Surviving R. Kelly: A Trauma Therapist’s Guide to Self-Care
Trigger Warning- Sexual trauma/Assault
Surviving R. Kelly chronicles the stories of multiple women who survived his
predatory behavior. These women detail R. Kelly’s disturbing strategy to exploit
young girls (stated purposely because young women, they are not), and how the
music industry played an integral part in his systematic targeting of vulnerable
groups. At the interplay of race and gender, there are concerns of power and money.
Using the perfect combination of fear and influence, this man has gone without
reprimand or consequence. His execution, much like his music, was immaculate.
Because of his history of hits and club bangers, some individuals believe his acts
cannot coexist with his artistry. Yet, they do. For you, the black girl or black person
struggling with your survival story, this time of media coverage may be especially
triggering. What do you do when the writer of your favorite songs also rewrote the
childhoods of many into darkness? What do you do when family member X ardently
supports a child predator just because they know every word of “I Believe I Can
Fly”?
As a trauma survivor and trauma therapist, being at the crux of the work can be
exhausting. Many will tell you to speak up or speak out, but that may not be
therapeutic for you. I encourage you to check in with yourself about your specific
needs, whether they include expanding or contracting your boundaries.
It is OK to take a break from social media. Acknowledging the pressures of being
“woke” about black communal issues is a part of understanding cultural context, but
sleep is a form of self-care. You don’t HAVE to know everything about everything.
Turning off social media, news, and access to you may be your self-care regimen of
choice. Connecting to family, friends, and partner(s) that you trust might be how you
stay sane, but whatever you do, take care of you first.
One thing I’ve offered my clients during this time is more grounding tools.
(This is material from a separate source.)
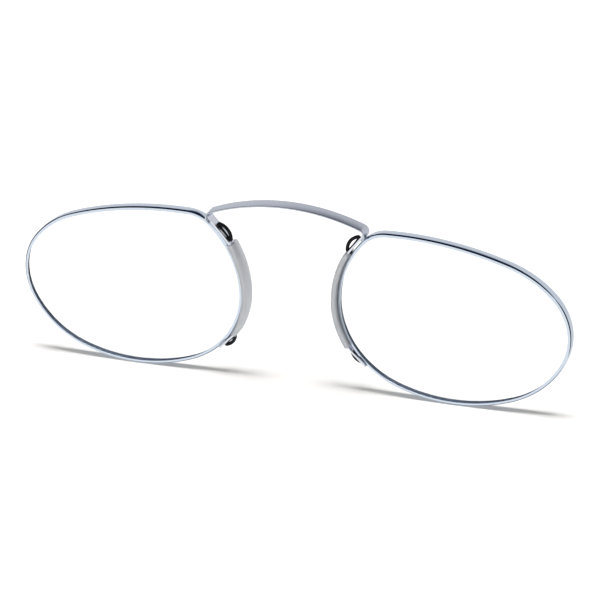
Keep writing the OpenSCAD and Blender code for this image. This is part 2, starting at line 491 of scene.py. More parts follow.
@dataclass
class Outline:
    """The lens outline: a closed chain of tangent arcs about the lens centre.

    An arc runs between two directions of the outward normal. Two radii follow from the
    rule that the chords add up to nothing: sum of r * (ray(end) - ray(start)) = 0.
    """

    width: float = 46.0
    normals: tuple = (-30, 40, 70, 95, 136, 178, 223, 250, 290, 330)
    radii_given: tuple = (0, 20, 57.5, 7, 20, 16.3, 0, 34.5, 18.5)
    free: tuple = (0, 6)
    right_arc: int = 0
    top_arc: int = 2
    left_arc: int = 5
    low_arc: int = 7
    fine: int = 7201
    radii: np.ndarray = field(init=False)
    centres: np.ndarray = field(init=False)
    height: float = field(init=False)

    def __post_init__(self) -> None:
        """Solves the two free radii, then scales and centres the outline."""
        edge = np.asarray(self.normals, float)
        radii = np.asarray(self.radii_given, float)
        chords = ray(edge[1:]) - ray(edge[:-1])
        gap = -(radii[:, None] * chords).sum(0)
        radii[list(self.free)] = np.linalg.solve(chords[list(self.free)].T, gap)
        starts = np.cumsum(radii[:, None] * chords, axis=0) - radii[:, None] * chords
        centres = starts - radii[:, None] * ray(edge[:-1])
        right = centres[self.right_arc, 0] + radii[self.right_arc]
        top = centres[self.top_arc, 1] + radii[self.top_arc]
        left = centres[self.left_arc, 0] - radii[self.left_arc]
        low = centres[self.low_arc, 1] - radii[self.low_arc]
        scale = self.width / (right - left)
        self.radii = radii * scale
        self.centres = (centres - np.array([(right + left) / 2, (top + low) / 2])) * scale
        self.height = (top - low) * scale

    def at(self, angle: np.ndarray, off: Union[float, np.ndarray] = 0.0) -> np.ndarray:
        """Points where the outward normal has that angle.

        Args:
            angle: Normal angles in degrees, from -30 to 330.
            off: How far the outline is grown.

        Returns:
            Points (..., 2) about the lens centre: centre of the arc + (r + off) * ray(angle).
        """
        angle = np.asarray(angle, float)
        index = np.searchsorted(self.normals, angle, side="right") - 1
        index = np.clip(index, 0, len(self.radii) - 1)
        reach = self.radii[index] + off
        return self.centres[index] + reach[..., None] * ray(angle)

    def even_angles(self, count: int) -> np.ndarray:
        """Cuts the outline into equal lengths.

        Args:
            count: Number of the lengths.

        Returns:
            The normal angle at the start of each.
        """
        fine = np.linspace(self.normals[0], self.normals[-1], self.fine)
        run = Path(self.at(fine)).run()
        return np.interp(np.linspace(0, run[-1], count, endpoint=False), run, fine)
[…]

Grounding is a form of coping that includes managing intense emotional feelings
while being present in the moment. Trauma is a metaphysical injury that tells the
brain that a traumatic event is happening now, rather than when it actually
occurred. Reminding your mind of present details can help refocus the brain on the
moment. Specifically, grounding tools may include concentrating on the main five
senses. What do you see right now? What are you hearing? Smelling? Channel into
this very moment.
More than anything, get in touch with a trauma therapist for continued growth and
maintenance. You are not alone, and there are a number of highly skilled clinicians
that are willing and ready to support you through your journey. Personally, I seek to
help my clients not only survive their trauma (they’ve already done that), but to
thrive in life. Surviving is no longer enough.